→ **Exercise objective**
Write the material out again exactly as it stands.

★ ★ ★ ★ ★

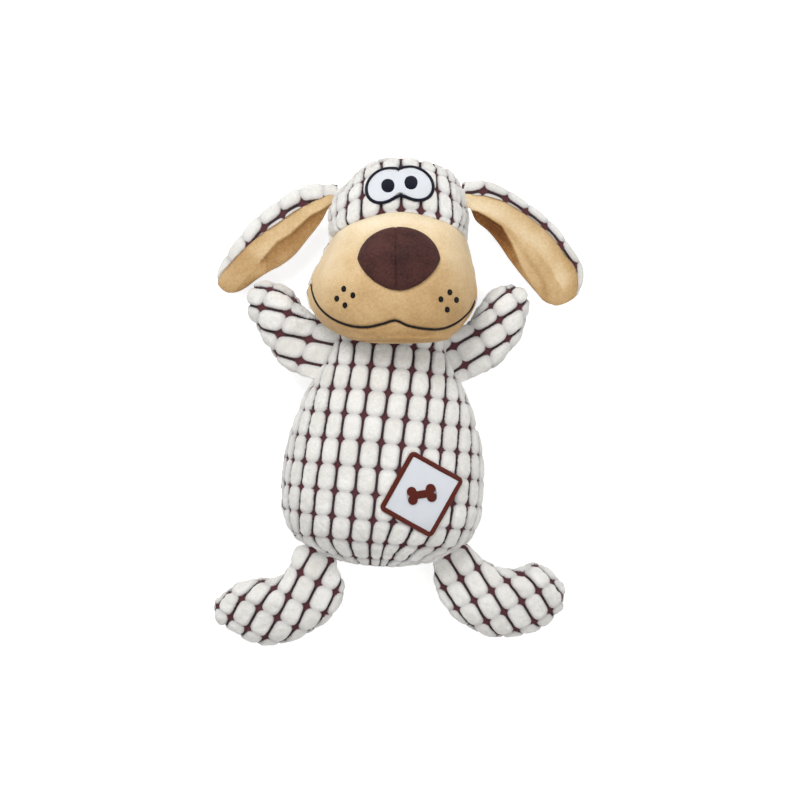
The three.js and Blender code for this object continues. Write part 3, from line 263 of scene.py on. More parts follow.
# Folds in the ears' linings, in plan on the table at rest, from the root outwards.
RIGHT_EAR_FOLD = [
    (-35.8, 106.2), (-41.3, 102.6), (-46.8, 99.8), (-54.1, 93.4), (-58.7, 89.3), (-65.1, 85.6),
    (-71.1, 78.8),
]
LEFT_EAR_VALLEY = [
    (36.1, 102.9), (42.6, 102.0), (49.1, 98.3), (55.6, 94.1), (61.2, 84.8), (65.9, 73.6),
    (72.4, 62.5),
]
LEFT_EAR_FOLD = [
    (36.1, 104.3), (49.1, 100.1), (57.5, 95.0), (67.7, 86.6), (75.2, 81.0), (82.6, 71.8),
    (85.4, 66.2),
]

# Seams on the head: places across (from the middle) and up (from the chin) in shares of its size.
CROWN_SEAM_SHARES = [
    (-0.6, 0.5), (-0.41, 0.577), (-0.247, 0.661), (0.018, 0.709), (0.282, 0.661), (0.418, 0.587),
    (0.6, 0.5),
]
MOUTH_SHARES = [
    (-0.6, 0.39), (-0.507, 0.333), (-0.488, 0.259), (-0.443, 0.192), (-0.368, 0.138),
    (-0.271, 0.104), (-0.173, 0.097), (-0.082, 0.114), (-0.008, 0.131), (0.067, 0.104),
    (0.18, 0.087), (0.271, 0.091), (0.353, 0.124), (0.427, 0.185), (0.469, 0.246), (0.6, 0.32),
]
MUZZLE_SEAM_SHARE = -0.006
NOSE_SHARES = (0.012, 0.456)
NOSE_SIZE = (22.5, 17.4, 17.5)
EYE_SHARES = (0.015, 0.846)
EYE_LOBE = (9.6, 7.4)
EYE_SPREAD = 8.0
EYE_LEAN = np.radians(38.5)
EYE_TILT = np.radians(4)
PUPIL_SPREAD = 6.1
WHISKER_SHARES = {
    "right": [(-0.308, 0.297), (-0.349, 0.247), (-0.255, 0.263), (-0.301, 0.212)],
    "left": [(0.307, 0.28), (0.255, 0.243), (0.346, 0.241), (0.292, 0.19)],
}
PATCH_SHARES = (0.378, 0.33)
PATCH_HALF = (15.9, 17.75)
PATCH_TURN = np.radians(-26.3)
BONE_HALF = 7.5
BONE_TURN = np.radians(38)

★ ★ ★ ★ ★

→ **Written answer**
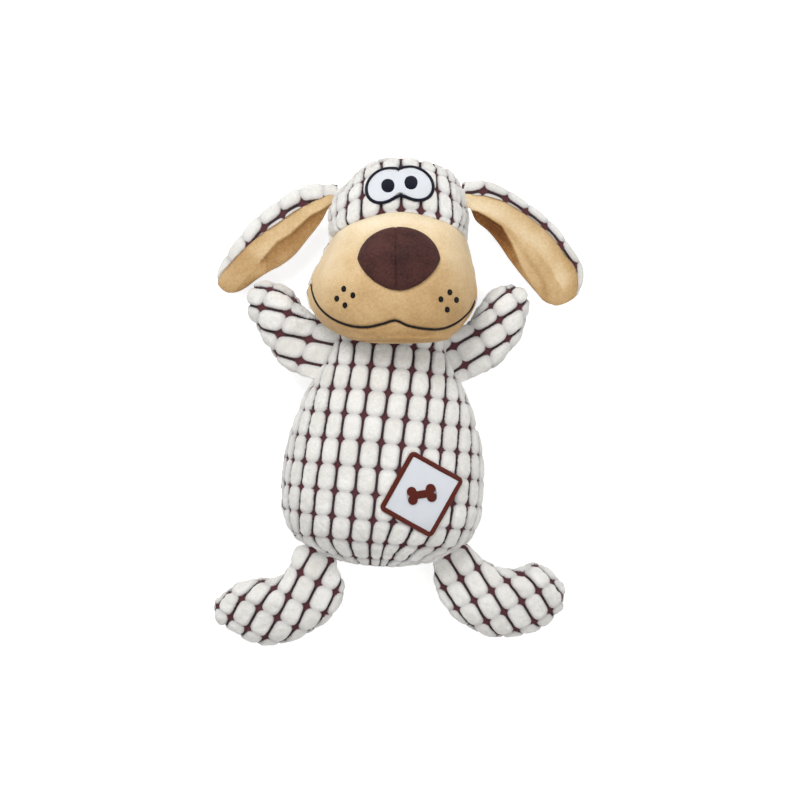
The three.js and Blender code for this object continues. Write part 3, from line 263 of scene.py on. More parts follow.
# Folds in the ears' linings, in plan on the table at rest, from the root outwards.
RIGHT_EAR_FOLD = [
    (-35.8, 106.2), (-41.3, 102.6), (-46.8, 99.8), (-54.1, 93.4), (-58.7, 89.3), (-65.1, 85.6),
    (-71.1, 78.8),
]
LEFT_EAR_VALLEY = [
    (36.1, 102.9), (42.6, 102.0), (49.1, 98.3), (55.6, 94.1), (61.2, 84.8), (65.9, 73.6),
    (72.4, 62.5),
]
LEFT_EAR_FOLD = [
    (36.1, 104.3), (49.1, 100.1), (57.5, 95.0), (67.7, 86.6), (75.2, 81.0), (82.6, 71.8),
    (85.4, 66.2),
]

# Seams on the head: places across (from the middle) and up (from the chin) in shares of its size.
CROWN_SEAM_SHARES = [
    (-0.6, 0.5), (-0.41, 0.577), (-0.247, 0.661), (0.018, 0.709), (0.282, 0.661), (0.418, 0.587),
    (0.6, 0.5),
]
MOUTH_SHARES = [
    (-0.6, 0.39), (-0.507, 0.333), (-0.488, 0.259), (-0.443, 0.192), (-0.368, 0.138),
    (-0.271, 0.104), (-0.173, 0.097), (-0.082, 0.114), (-0.008, 0.131), (0.067, 0.104),
    (0.18, 0.087), (0.271, 0.091), (0.353, 0.124), (0.427, 0.185), (0.469, 0.246), (0.6, 0.32),
]
MUZZLE_SEAM_SHARE = -0.006
NOSE_SHARES = (0.012, 0.456)
NOSE_SIZE = (22.5, 17.4, 17.5)
EYE_SHARES = (0.015, 0.846)
EYE_LOBE = (9.6, 7.4)
EYE_SPREAD = 8.0
EYE_LEAN = np.radians(38.5)
EYE_TILT = np.radians(4)
PUPIL_SPREAD = 6.1
WHISKER_SHARES = {
    "right": [(-0.308, 0.297), (-0.349, 0.247), (-0.255, 0.263), (-0.301, 0.212)],
    "left": [(0.307, 0.28), (0.255, 0.243), (0.346, 0.241), (0.292, 0.19)],
}
PATCH_SHARES = (0.378, 0.33)
PATCH_HALF = (15.9, 17.75)
PATCH_TURN = np.radians(-26.3)
BONE_HALF = 7.5
BONE_TURN = np.radians(38)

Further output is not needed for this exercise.